#### [Work to complete]
Copy out the line that contains "Write part 3 of the three.js", the line that contains "16.5, 1), 1.2)", and every line between them, exactly, and nothing else.

#### [The records]
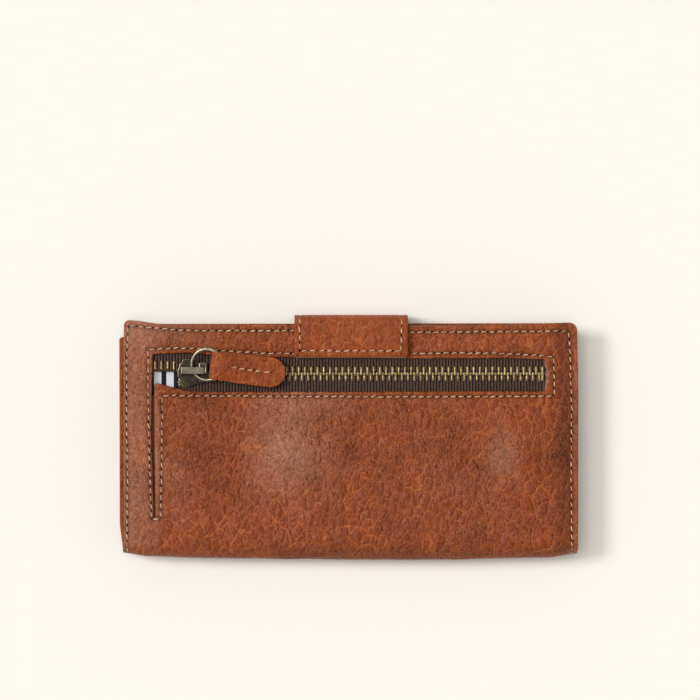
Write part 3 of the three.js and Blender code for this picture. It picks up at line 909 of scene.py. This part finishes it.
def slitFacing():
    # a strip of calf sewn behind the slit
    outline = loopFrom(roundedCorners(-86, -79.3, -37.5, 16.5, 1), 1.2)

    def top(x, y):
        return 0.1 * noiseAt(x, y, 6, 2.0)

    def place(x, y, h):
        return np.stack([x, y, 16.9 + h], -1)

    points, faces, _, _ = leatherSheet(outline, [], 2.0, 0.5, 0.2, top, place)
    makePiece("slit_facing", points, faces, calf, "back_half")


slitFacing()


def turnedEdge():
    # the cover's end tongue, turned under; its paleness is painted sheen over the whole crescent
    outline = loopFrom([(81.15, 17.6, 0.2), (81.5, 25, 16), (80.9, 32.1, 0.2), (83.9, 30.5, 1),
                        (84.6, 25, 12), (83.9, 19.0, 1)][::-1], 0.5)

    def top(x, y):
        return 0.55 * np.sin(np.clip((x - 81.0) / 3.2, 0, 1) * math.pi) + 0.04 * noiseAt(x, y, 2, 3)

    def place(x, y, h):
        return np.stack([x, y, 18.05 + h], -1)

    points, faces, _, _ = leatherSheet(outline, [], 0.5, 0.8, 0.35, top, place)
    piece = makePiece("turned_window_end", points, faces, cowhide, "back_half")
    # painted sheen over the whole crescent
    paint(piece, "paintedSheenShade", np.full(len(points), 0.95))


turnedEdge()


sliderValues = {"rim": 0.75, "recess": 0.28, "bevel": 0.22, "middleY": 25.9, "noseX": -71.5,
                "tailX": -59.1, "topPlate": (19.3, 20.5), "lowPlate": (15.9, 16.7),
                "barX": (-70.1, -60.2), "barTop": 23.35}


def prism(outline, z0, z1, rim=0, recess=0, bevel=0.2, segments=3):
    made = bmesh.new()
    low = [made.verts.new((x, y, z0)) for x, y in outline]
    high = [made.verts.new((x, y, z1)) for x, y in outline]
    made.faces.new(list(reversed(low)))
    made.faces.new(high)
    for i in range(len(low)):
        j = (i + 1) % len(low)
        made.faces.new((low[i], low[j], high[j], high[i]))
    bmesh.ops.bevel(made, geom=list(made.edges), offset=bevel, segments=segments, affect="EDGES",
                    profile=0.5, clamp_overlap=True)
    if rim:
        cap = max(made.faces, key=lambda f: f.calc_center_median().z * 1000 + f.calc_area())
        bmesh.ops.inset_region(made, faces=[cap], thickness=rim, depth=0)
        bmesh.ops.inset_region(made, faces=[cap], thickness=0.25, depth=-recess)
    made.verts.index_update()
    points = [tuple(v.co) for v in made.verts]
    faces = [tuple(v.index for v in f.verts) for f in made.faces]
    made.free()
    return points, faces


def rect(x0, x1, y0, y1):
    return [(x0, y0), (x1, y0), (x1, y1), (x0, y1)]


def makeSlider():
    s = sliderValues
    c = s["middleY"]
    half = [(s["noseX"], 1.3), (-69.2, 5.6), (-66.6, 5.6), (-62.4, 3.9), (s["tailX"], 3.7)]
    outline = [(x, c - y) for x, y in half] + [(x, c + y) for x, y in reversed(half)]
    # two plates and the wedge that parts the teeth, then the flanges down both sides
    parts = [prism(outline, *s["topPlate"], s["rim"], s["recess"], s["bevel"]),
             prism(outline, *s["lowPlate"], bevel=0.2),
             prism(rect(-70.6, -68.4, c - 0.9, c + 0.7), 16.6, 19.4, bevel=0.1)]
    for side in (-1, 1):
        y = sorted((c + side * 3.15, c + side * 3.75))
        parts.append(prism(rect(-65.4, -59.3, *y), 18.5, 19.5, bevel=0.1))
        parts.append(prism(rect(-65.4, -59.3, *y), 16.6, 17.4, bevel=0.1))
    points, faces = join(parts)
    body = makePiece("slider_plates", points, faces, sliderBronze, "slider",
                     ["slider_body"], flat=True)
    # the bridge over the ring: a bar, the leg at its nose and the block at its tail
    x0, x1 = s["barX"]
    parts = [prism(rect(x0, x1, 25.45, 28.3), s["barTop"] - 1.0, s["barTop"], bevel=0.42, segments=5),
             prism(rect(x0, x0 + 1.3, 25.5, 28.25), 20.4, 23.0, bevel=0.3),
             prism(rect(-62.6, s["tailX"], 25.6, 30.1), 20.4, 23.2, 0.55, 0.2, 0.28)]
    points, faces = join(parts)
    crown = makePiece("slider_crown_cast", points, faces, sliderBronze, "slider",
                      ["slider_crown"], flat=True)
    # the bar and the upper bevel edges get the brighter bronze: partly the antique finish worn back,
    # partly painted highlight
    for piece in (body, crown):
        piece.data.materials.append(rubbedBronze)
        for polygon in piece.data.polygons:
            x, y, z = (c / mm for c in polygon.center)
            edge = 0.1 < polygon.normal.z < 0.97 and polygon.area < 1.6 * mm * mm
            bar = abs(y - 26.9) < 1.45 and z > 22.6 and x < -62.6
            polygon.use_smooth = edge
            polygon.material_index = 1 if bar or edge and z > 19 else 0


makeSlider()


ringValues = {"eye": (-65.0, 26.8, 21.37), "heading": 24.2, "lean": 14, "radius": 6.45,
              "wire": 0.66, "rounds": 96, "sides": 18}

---

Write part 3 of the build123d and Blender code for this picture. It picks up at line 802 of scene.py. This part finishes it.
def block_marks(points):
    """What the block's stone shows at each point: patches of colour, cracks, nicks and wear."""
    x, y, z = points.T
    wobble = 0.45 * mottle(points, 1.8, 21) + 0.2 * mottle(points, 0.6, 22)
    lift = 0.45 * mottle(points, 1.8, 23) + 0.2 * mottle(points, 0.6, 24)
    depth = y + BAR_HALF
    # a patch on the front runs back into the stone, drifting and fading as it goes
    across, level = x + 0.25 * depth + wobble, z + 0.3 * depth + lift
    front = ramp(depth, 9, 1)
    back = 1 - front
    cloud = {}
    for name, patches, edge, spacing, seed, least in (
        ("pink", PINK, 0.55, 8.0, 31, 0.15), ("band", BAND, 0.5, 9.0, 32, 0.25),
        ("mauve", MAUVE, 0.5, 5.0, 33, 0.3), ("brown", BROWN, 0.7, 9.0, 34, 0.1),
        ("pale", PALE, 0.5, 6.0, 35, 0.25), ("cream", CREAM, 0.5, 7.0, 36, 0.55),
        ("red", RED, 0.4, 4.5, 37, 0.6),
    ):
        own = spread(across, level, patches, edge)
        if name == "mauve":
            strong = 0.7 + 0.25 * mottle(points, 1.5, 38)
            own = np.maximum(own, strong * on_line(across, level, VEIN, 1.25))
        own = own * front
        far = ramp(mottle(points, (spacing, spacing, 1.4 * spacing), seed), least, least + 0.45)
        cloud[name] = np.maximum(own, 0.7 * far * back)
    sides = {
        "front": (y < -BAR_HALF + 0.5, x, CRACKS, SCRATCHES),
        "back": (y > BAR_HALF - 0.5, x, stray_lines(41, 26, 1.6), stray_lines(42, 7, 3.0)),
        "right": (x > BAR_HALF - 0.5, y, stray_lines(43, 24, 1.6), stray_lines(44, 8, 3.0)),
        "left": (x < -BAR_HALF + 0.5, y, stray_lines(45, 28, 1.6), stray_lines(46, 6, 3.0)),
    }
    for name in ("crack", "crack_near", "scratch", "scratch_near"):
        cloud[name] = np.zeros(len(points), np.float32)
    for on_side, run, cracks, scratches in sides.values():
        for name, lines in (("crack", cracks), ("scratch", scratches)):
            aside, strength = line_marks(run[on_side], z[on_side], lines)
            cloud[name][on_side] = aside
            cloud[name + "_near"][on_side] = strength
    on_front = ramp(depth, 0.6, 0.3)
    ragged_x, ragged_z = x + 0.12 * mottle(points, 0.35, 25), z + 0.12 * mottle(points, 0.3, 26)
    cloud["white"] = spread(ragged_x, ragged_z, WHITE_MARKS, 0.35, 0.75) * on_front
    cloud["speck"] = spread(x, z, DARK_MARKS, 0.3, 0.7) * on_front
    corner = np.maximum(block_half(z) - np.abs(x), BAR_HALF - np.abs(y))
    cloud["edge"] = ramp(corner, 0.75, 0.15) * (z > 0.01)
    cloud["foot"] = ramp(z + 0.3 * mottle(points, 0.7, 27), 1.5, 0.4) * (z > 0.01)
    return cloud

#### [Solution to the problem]
Write part 3 of the three.js and Blender code for this picture. It picks up at line 909 of scene.py. This part finishes it.
def slitFacing():
    # a strip of calf sewn behind the slit
    outline = loopFrom(roundedCorners(-86, -79.3, -37.5, 16.5, 1), 1.2)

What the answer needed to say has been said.